Éditions La Peuplade, février 2020 ; 224 p.
★★★★★★★★★☆
Mon avis :
« J’ai l’automne à l’envers. En dedans au lieu d’en dehors. Humide, tiède dans le creux des joues. Du vent qui craque dans la cage thoracique.
C’est octobre.
Ma mère est morte et j’ai pas encore pleuré. »
Le corps de sa mère a été retrouvé dans le St Laurent aux pieds de sa maison, et la narratrice retourne en Gaspésie pour l’enterrer. Ce retour et cette perte exposent à nu le vide fondateur qu’elle a en elle. « Y’a toujours quelque chose qui brise plus creux ou qui me pousse à m’enfuir ». Quand la mer est haute, les empreintes de nos pas disparaissent et on peut se persuader que l’on n’a pas de pieds. Depuis longtemps elle courrait pour toujours rester à marée haute, mais l’océan a disparu et la voici fauchée en plein soi. Le trou dans son ventre nourri à la rage contre cette mère qui n’a jamais pu rester en place ni être là.

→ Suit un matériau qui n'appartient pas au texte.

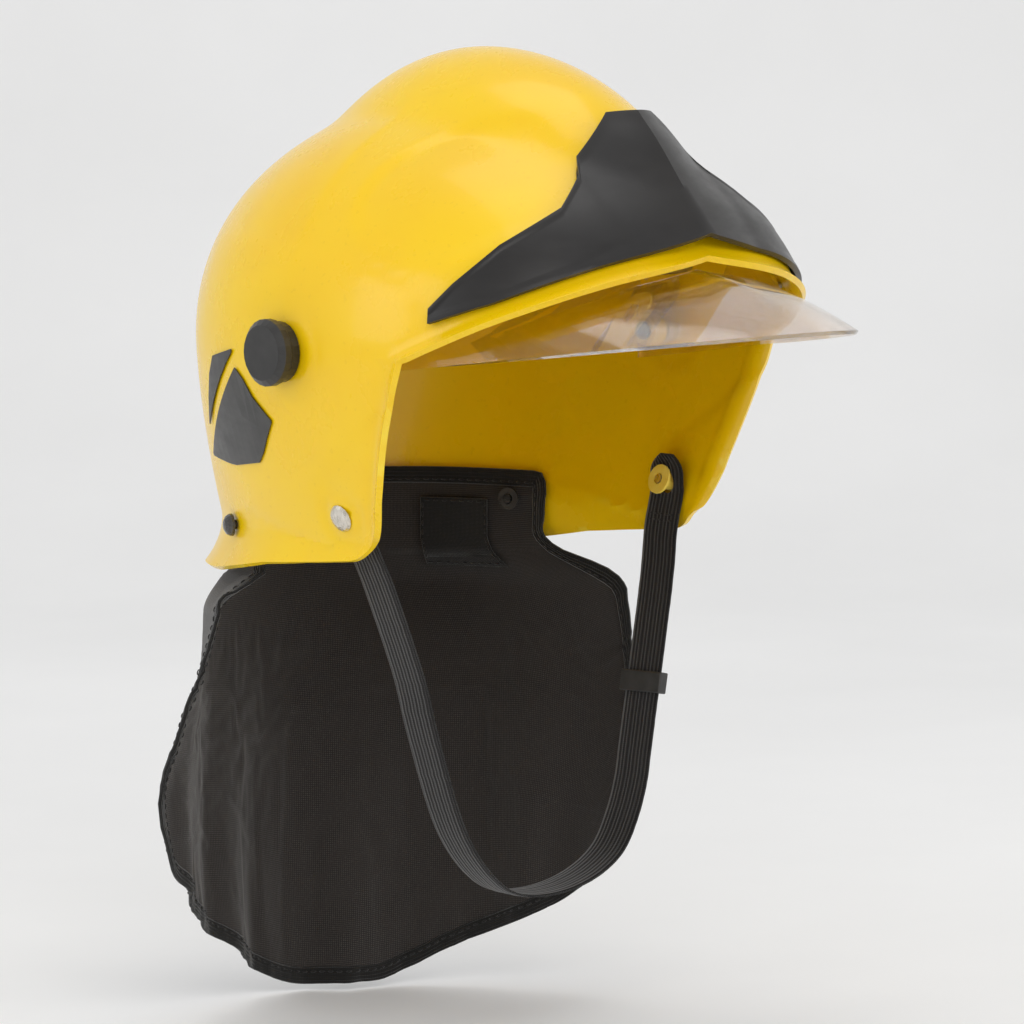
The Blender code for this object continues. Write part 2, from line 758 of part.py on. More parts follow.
def curtain_columns():
    shares = [-1.0, -0.94, -0.82, -0.66, -0.5, -0.33, -0.16, 0.0, 0.16, 0.33, 0.5, 0.66, 0.82, 0.94, 1.0]
    columns = []
    for share in shares:
        hem = table(CURTAIN_HEM, share)
        column = []
        for k in range(13):
            part = k / 12
            column.append(curtain_point(share, CURTAIN_TOP + (hem - CURTAIN_TOP) * part ** 1.4))
        columns.append(column)
    return columns


def make_curtain():
    columns = curtain_columns()
    curtain = grid("neck_curtain", columns)
    solidify(curtain, CURTAIN_THICKNESS, 0)
    rods = []
    for side in (-1, 1):
        spot, out = fixing(side, STUD)
        rods.append((spot - out * 1.0, spot - out * 10.0, 2.0 + GAP))
    cut(curtain, joined_cutter("curtain_hole_cutter", rods))
    fabric = material("grey_fabric", (0.055, 0.048, 0.043), 0.92)
    paint(curtain, fabric)
    loop = [column[0] for column in columns]
    loop += columns[-1][1:]
    loop += [column[-1] for column in reversed(columns[:-1])]
    loop += list(reversed(columns[0][1:-1]))
    strips = []
    for i, point in enumerate(loop):
        along = (loop[(i + 1) % len(loop)] - loop[i - 1]).normalized()
        away = Vector((point.x, point.y + 10, 0)).normalized()
        out = along.cross(away).normalized()
        strips.append([point + out * 0.4, point + out * 0.5 * BINDING_WIDTH, point + out * BINDING_WIDTH])
    centre = sum(loop, Vector()) / len(loop)
    if (strips[5][2] - centre).length < (strips[5][0] - centre).length:
        strips = [[2 * p[0] - p[k] for k in range(3)] for p in strips]
        for i, point in enumerate(loop):
            shift = strips[i][2] - point
            strips[i] = [point + shift.normalized() * w for w in (0.4, 0.5 * BINDING_WIDTH, BINDING_WIDTH)]
    strips = [[keep_inside(point, 0.4) for point in strip] for strip in strips]
    binding = grid("curtain_binding", strips, closed=True)
    solidify(binding, 1.8, 0)
    paint(binding, material("black_binding", (0.016, 0.015, 0.014), 0.85))
    for side, word in ((-1, "right"), (1, "left")):
        patch_columns = []
        for i in range(7):
            share = side * (0.50 + 0.28 * i / 6)
            patch_columns.append([curtain_point(share, z) - curtain_out(share, z) * 3.0
                                  for z in (-79, -85, -91, -97, -103, -108)])
        patch = grid("curtain_patch_" + word, patch_columns)
        solidify(patch, 0.9, 0)
        paint(patch, material("black_loop_tape", (0.013, 0.012, 0.012), 0.95))


# ---------------------------------------------------------------- head cradle

def band_point(phi, z, out=0.0):
    x = BAND_HALF_WIDTH * math.sin(phi)
    y = -BAND_HALF_LENGTH * math.cos(phi)
    normal = Vector((x / BAND_HALF_WIDTH ** 2, y / BAND_HALF_LENGTH ** 2, 0)).normalized()
    return Vector((x, y, z)) + normal * out


def make_headband():
    columns = []
    for i in range(40):
        phi = math.tau * i / 40
        columns.append([band_point(phi, z) for z in (BAND_LOW, BAND_HIGH)])
    band = grid("headband", columns, closed=True)
    turn_out(band, Vector((0, 0, 40)))
    solidify(band, BAND_THICKNESS, 1)
    paint(band, material("black_headband", (0.02, 0.02, 0.02), 0.5))
    pad_columns = []
    for i in range(9):
        phi = math.radians(-56 + 14 * i)
        pad_columns.append([band_point(phi, z, -0.5) for z in (33, 43, 53)])
    pad = grid("sweat_pad", pad_columns)
    turn_out(pad, Vector((0, 0, 43)))
    solidify(pad, 3.0, -1)
    paint(pad, material("grey_foam", (0.09, 0.09, 0.09), 0.95))


def make_cradle():
    """Two crossing straps over the head with a round pad under the crossing."""
    mat = material("cradle_strap", (0.03, 0.03, 0.03), 0.85)
    for name, lengthwise, top, bow in (("crown_strap_lengthwise", True, 92.0, 2.6),
                                       ("crown_strap_crosswise", False, 90.2, 2.35)):
        reach = (BAND_HALF_LENGTH if lengthwise else BAND_HALF_WIDTH) + BAND_THICKNESS + 0.5 + 0.5
        columns = []
        for i in range(17):
            angle = math.pi * i / 16
            out = reach * math.cos(angle)
            flat = abs(math.cos(angle))
            z = 49.5 + (top - 49.5) * (1 - flat ** bow) ** (1 / bow)
            width = 9.0
            if lengthwise:
                columns.append([Vector((w, out, z)) for w in (-width, width)])
            else:
                columns.append([Vector((out, w, z)) for w in (-width, width)])
        for column in columns:
            for point in column:
                squeeze_out(point)
        strap = grid(name, columns)
        solidify(strap, 1.0, 0)
        paint(strap, mat)
    pad = turned("crown_pad", ((0, 4.0), (24.0, 4.0), (26.0, 2.6), (26.0, 0.6), (25.4, 0.0), (0, 0)),
                 place=(0, 0, 83.8), segments=24)
    sharpen(pad, 50)
    paint(pad, material("crown_foam", (0.08, 0.08, 0.085), 0.95))


def squeeze_out(point):
    """Keep a cradle strap outside the headband where it runs beside it."""
    if point.z > BAND_HIGH + 7:
        return
    spread = math.hypot(point.x / (BAND_HALF_WIDTH + 3.2), point.y / (BAND_HALF_LENGTH + 3.2))
    if spread < 1.0:
        point.x /= spread
        point.y /= spread


POST_PLACES = ((100.0, 46.0), (148.0, 46.0))


def make_posts():
    mat = material("post_nylon", (0.85, 0.6, 0.02), 0.4)
    for angle, z in POST_PLACES:
        for side, word in ((-1, "right"), (1, "left")):
            phi = math.radians(angle) * side
            direction = Vector((math.sin(phi), -math.cos(phi), 0))
            wall = skin_z(phi, z)
            far = math.hypot(wall.x, wall.y) - WALL - 4.0
            band = (((math.sin(phi) / (BAND_HALF_WIDTH + BAND_THICKNESS)) ** 2)
                    + (math.cos(phi) / (BAND_HALF_LENGTH + BAND_THICKNESS)) ** 2) ** -0.5
            name = ("side_post_" if angle < 120 else "rear_post_") + word
            post = rod(name, direction * (band + 0.9) + Vector((0, 0, z)), direction * far + Vector((0, 0, z)), 3.2)
            sharpen(post)
            paint(post, mat)


def make_size_slider():
    """Adjusting tab on the outside of the headband's back."""
    bpy.ops.mesh.primitive_cube_add(size=1)
    tab = bpy.context.active_object
    tab.name = "size_slider"
    move_to(tab, PARTS)
    tab.data.transform(Matrix.Diagonal((26 * MM, 5 * MM, 14 * MM, 1)))
    tab.location = Vector((0, BAND_HALF_LENGTH + BAND_THICKNESS + 2.5 + 2.2, 41)) * MM
    bevel(tab, 1.0, 2)
    paint(tab, material("grey_slider", (0.05, 0.05, 0.052), 0.4))


def main():
    global PARTS, CUTTERS
    for obj in list(bpy.data.objects):
        bpy.data.objects.remove(obj, do_unlink=True)
    PARTS = bpy.data.collections.new("firefighter_helmet")
    CUTTERS = bpy.data.collections.new("cutters")
    for collection in (PARTS, CUTTERS):
        bpy.context.scene.collection.children.link(collection)
    make_shell()
    make_front_plate()
    make_decals()
    make_visor()
    make_pivots()
    make_fastenings()
    make_strap()
    make_slider()
    make_curtain()
    make_headband()
    make_cradle()
    make_posts()
    make_size_slider()


main()
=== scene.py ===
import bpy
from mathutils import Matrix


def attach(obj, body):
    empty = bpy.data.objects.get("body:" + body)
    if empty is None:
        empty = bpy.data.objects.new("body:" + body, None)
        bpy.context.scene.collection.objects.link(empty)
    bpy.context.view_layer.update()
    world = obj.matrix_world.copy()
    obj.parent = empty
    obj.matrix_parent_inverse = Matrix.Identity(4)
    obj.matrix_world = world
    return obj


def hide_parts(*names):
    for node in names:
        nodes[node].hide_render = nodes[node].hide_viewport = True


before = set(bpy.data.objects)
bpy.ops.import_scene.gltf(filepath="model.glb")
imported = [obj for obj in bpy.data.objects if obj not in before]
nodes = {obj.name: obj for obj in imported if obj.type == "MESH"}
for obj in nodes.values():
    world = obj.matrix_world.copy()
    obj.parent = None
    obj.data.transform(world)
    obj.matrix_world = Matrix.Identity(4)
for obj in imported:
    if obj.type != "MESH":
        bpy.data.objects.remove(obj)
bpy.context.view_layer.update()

import math

import bmesh
import bpy
from mathutils import Matrix, Vector, noise

# Lengths are in millimetres until a mesh is made. "Ahead" is the side the wearer looks towards.
MM = 0.001
GAP = 0.35
HALF_WIDTH, FRONT_REACH, REAR_REACH, DOME_HEIGHT = 108.0, 146.5, 136.0, 101.0
SKIRT_FRONT, DOME_POWER, FRONT_SLOPE = 142.0, 2.1, 0.25
CREST_HALF_WIDTH, CREST_HEIGHT, CREST_FRONT, CREST_REAR, CREST_BLEND = 72.0, 121.0, 128.0, 114.0, 3.0
WALL = 2.6
SKIRT_TAPER = 19.0
BRIM_CORNER = 57.6
LIP = 3.0
BRIM_HEIGHTS = ((0.0, 40.5), (21.0, 31.5), (39.0, 18.0), (50.0, 7.5), (57.6, 0.0))
CHEEK_EDGE = ((-83.0, 68.6), (-75.0, 67.4), (-55.0, 65.2), (-34.0, 62.6), (-15.0, 59.8), (0.0, 57.6))
RIM_HEIGHTS = ((57.0, -83.0), (69.0, -83.0), (90.0, -86.5), (112.0, -90.0), (135.0, -97.0), (180.0, -101.0))
VISOR_HALF_WIDTH, VISOR_REACH, VISOR_THICKNESS = 98.0, 195.0, 1.8
VISOR_TOP = ((0.0, 42.5), (20.0, 40.0), (40.0, 31.0), (57.0, 18.0), (70.0, 10.0), (82.0, 8.0), (98.0, 6.5))
RIVET = (79.0, -67.0)
STUD = (132.5, -78.5)
PLATE_TOP = ((0.0, 46.4), (8.0, 47.6), (18.6, 40.0), (19.8, 35.4), (26.0, 27.6), (38.4, 20.8), (47.0, 14.0),
             (51.5, 9.6))


# ---------------------------------------------------------------- surfaces shared by the pieces

def table(pairs, value):
    if value <= pairs[0][0]:
        return pairs[0][1]
    for (a, fa), (b, fb) in zip(pairs, pairs[1:]):
        if value <= b:
            return fa + (fb - fa) * (value - a) / (b - a)
    return pairs[-1][1]


def smooth_table(pairs, value):
    """Rounded reading of a table of (input, output) pairs."""
    if value <= pairs[0][0]:
        return pairs[0][1]
    if value >= pairs[-1][0]:
        return pairs[-1][1]
    n = 0
    while value > pairs[n + 1][0]:
        n += 1
    (a, fa), (b, fb) = pairs[n], pairs[n + 1]
    slope = (fb - fa) / (b - a)
    before = (fa - pairs[n - 1][1]) / (a - pairs[n - 1][0]) if n else slope
    after = (pairs[n + 2][1] - fb) / (pairs[n + 2][0] - b) if n + 2 < len(pairs) else slope
    start = (slope + before) / 2 if slope * before > 0 else 0.0
    end = (slope + after) / 2 if slope * after > 0 else 0.0
    t = (value - a) / (b - a)
    width = b - a
    return (fa * (1 + 2 * t) * (1 - t) ** 2 + fb * t * t * (3 - 2 * t)
            + start * width * t * (1 - t) ** 2 - end * width * t * t * (1 - t))


def from_front(phi):
    return abs((math.degrees(phi) + 180.0) % 360.0 - 180.0)


def bulge(value, power):
    return math.copysign(abs(value) ** power, value)


def ease(value):
    t = min(1.0, max(0.0, value))
    return t * t * (3 - 2 * t)


def plan_radius(phi, half_width, front, rear):
    side = abs(math.sin(phi))
    ahead = math.cos(phi)
    power = 2.3 if ahead > 0 else 2.1
    reach = front if ahead > 0 else rear
    return ((side / half_width) ** power + (abs(ahead) / reach) ** power) ** (-1 / power)


def dome_radius(phi, rise):
    base = plan_radius(phi, HALF_WIDTH, FRONT_REACH, REAR_REACH)
    power = DOME_POWER - FRONT_SLOPE * max(0.0, math.cos(phi)) ** 0.6
    main = ((math.cos(rise) / base) ** power + (math.sin(rise) / DOME_HEIGHT) ** power) ** (-1 / power)
    length = CREST_FRONT if math.cos(phi) > 0 else CREST_REAR
    across = math.cos(rise) * math.sin(phi) / CREST_HALF_WIDTH
    along = math.cos(rise) * math.cos(phi) / length
    crest = (across ** 2 + along ** 2 + (math.sin(rise) / CREST_HEIGHT) ** 2) ** -0.5
    return 0.5 * (main + crest + math.hypot(main - crest, CREST_BLEND))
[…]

Mais tandis qu’elle vide la maison maternelle, elle va découvrir des cahiers écrits par sa grand-mère. Une femme qu’elle n’a pas connue, morte juste avant qu’elle ne vienne au monde. Des cahiers écrits de 1968, année de la naissance de sa mère, à 1992, celle de sa naissance à elle. Une grand-mère venue d’Islande, dont les mots vont amorcer un voyage. Un voyage qui dévoile ces femmes qui l’ont précédée et qui l’ont faite, aussi. « Je suis les femmes devant moi ». Suivre et être, la narratrice va essayer de trouver sa place et son chemin.

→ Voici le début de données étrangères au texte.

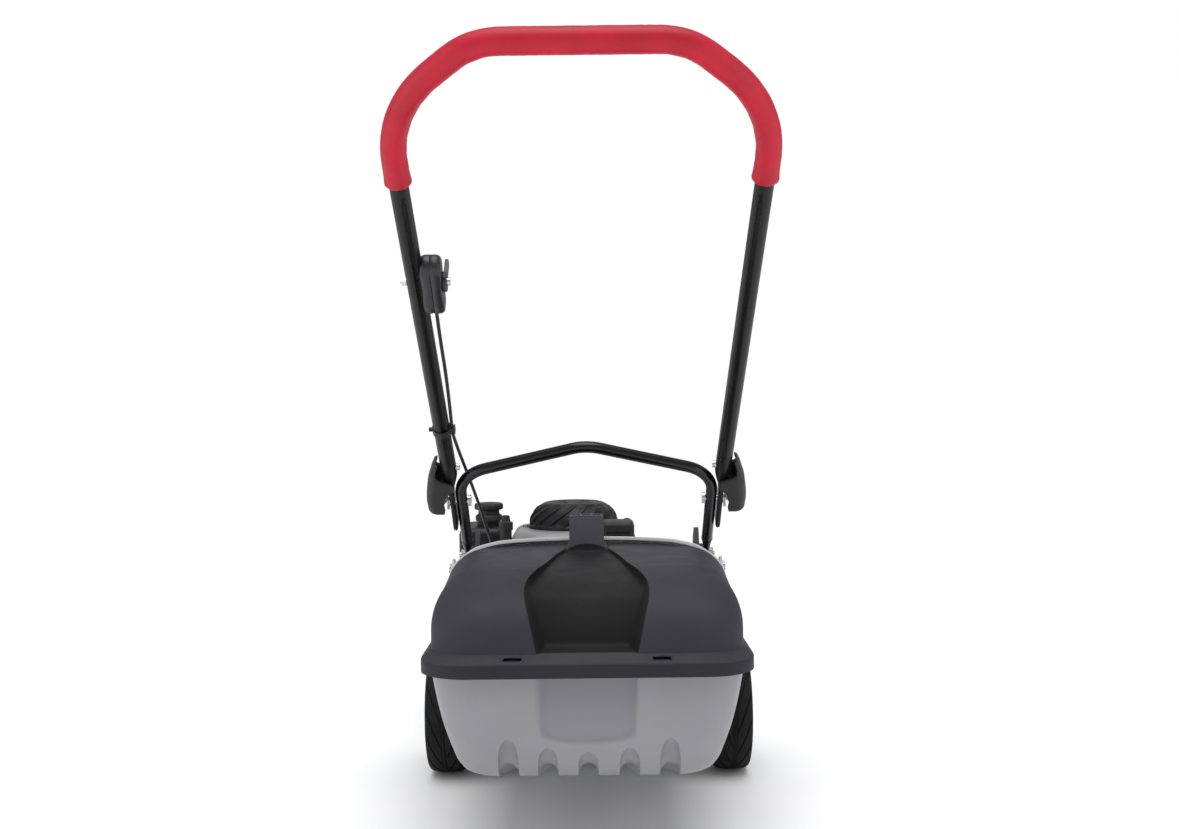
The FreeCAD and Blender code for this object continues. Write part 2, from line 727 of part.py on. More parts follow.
def arch_cutter(start, end, fall, y_range):
    """Everything above one sloping stretch of the arch."""
    start = V(start[0], y_range[0], start[1])
    end = V(end[0], y_range[0], end[1])
    run = (end - start).normalize()
    outward = V(-run.z, 0, run.x)
    if outward.z < 0:
        outward = outward * -1
    reach = FLAP_HALF
    base = [start - run * reach, end + run * reach]
    corners = base + [point + outward * reach for point in reversed(base)]
    length = y_range[1] - y_range[0]
    slope = fall / (FLAP_FRONT - FLAP_REAR)
    lift = V(0, 0, (FLAP_REAR - y_range[0]) * slope)
    corners = [point + lift for point in corners]
    return Part.Face(Part.makePolygon(corners + corners[:1])).extrude(V(0, length, -length * slope))


def arch(inset, y_range):
    """Block under the flap's outer or inner skin, lower towards the hinge."""
    half = FLAP_HALF - inset
    body = block((-half, half), y_range, (FLAP_FOOT + inset, FLAP_TOP - inset))
    points = [(max(0, x - inset), z - inset) for x, z in FLAP_ARCH]
    cutters = []
    for start, end, fall in zip(points, points[1:], FLAP_FALL):
        cutter = arch_cutter(start, end, fall, y_range)
        cutters += [cutter, mirrored(cutter)]
    for cutter in cutters:
        body = body.cut(cutter)
    return body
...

Il y a un grand souffle dans ces pages. Comme un envol, un air vivant qui te coupe le souffle et pique les yeux. J’ai aimé lire Les falaises et il me trotte encore souvent en tête depuis que je l’ai terminé il y a quelques semaines. Se réapproprier son passé pour pouvoir en guérir. Dans ce premier roman de femmes et de résilience, la voix inspirée de Virginie DeChaplain frappe par sa poésie un peu rugueuse qui emporte en émotions. Encore une belle découverte des éditions la Peuplade !

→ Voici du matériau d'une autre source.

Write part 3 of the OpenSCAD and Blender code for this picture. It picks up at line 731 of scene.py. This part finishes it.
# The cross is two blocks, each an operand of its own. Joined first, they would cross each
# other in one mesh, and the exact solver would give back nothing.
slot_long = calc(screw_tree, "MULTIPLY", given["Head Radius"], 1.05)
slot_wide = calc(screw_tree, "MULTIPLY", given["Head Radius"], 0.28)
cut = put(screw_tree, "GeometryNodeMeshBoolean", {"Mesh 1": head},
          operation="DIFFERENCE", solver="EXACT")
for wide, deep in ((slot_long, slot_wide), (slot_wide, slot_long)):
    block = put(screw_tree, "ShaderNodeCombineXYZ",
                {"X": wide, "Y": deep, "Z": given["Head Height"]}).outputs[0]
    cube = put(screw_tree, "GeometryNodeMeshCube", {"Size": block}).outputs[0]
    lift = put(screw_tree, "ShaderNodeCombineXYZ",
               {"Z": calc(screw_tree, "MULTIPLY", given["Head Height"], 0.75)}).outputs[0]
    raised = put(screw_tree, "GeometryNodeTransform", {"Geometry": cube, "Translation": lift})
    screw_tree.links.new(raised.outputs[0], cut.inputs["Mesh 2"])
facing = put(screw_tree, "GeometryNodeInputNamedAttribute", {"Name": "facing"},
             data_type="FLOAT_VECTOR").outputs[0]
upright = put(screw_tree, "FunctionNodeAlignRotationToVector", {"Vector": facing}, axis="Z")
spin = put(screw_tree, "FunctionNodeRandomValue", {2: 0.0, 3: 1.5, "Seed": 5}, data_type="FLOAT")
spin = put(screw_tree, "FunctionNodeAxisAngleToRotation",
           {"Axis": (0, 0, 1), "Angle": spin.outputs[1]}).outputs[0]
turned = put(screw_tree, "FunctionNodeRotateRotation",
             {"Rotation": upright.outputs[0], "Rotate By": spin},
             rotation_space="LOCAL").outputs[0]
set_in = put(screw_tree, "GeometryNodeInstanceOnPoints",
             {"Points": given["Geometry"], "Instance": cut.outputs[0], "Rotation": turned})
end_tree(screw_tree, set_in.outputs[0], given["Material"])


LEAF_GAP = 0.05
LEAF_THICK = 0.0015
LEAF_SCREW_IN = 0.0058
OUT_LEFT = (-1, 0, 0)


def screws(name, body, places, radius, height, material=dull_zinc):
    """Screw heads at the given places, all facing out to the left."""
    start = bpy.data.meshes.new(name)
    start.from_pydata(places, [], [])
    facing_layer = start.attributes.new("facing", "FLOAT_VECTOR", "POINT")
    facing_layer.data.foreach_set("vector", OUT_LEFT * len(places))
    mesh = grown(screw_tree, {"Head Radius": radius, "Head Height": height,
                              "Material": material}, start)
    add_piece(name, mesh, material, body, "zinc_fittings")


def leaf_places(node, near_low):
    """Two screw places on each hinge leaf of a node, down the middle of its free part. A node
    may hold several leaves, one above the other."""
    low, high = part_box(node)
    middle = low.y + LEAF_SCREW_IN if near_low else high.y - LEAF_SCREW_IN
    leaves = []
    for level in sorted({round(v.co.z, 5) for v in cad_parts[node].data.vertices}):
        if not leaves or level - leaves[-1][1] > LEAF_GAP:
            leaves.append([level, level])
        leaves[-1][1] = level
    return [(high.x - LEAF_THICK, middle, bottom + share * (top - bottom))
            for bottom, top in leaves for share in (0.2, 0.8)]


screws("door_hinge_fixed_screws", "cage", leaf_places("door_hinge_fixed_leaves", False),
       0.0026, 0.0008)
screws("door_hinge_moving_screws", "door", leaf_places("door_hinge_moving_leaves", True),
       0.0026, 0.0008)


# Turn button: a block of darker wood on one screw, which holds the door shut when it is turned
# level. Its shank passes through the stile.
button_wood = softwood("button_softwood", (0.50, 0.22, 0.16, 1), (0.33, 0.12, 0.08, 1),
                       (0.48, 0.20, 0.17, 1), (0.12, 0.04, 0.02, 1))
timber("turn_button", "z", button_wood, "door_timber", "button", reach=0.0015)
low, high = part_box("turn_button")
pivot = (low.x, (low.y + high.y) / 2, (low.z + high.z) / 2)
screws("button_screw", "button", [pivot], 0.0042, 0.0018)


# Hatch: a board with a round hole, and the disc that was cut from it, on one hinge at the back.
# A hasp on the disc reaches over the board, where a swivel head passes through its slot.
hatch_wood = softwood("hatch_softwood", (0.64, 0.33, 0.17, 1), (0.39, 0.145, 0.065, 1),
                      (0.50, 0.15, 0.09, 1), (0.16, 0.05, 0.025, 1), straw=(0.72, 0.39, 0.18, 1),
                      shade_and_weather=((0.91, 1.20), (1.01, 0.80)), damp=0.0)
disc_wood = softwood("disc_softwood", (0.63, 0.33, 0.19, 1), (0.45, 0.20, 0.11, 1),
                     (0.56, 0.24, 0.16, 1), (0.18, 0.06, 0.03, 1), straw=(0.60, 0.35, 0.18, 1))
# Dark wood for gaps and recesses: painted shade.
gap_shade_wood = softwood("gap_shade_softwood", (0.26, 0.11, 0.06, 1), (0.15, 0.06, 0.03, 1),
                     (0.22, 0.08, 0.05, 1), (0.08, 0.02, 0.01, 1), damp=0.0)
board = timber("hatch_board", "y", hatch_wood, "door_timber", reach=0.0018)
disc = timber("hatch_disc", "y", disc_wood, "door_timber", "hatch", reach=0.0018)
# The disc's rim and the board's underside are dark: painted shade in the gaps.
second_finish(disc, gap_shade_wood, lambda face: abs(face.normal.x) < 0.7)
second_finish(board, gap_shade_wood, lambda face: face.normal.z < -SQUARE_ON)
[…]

« Des fois j’aimerais ça me rappeler des choses que je me rappelle pas. Comme ma naissance. La première chose que j’ai vue. La première chose qui m’a fait rire. Qui m’a fait pleurer pour vrai. La première fois que j’ai eu mal. J’aimerais aussi avoir pris une photo mentale de moi pendant des moments importants pour pouvoir me les rappeler quand je vais être vieille. Je prends pas la peine de me souvenir de moi. De quoi j’avais l’air en dedans quand je suis tombée en amour. À quel âge j’ai eu peur de mourir pour la première fois. Et toutes les autres. Les fois où je me suis perdue, les fois où je suis partie, celles où j’aurais voulu rester. »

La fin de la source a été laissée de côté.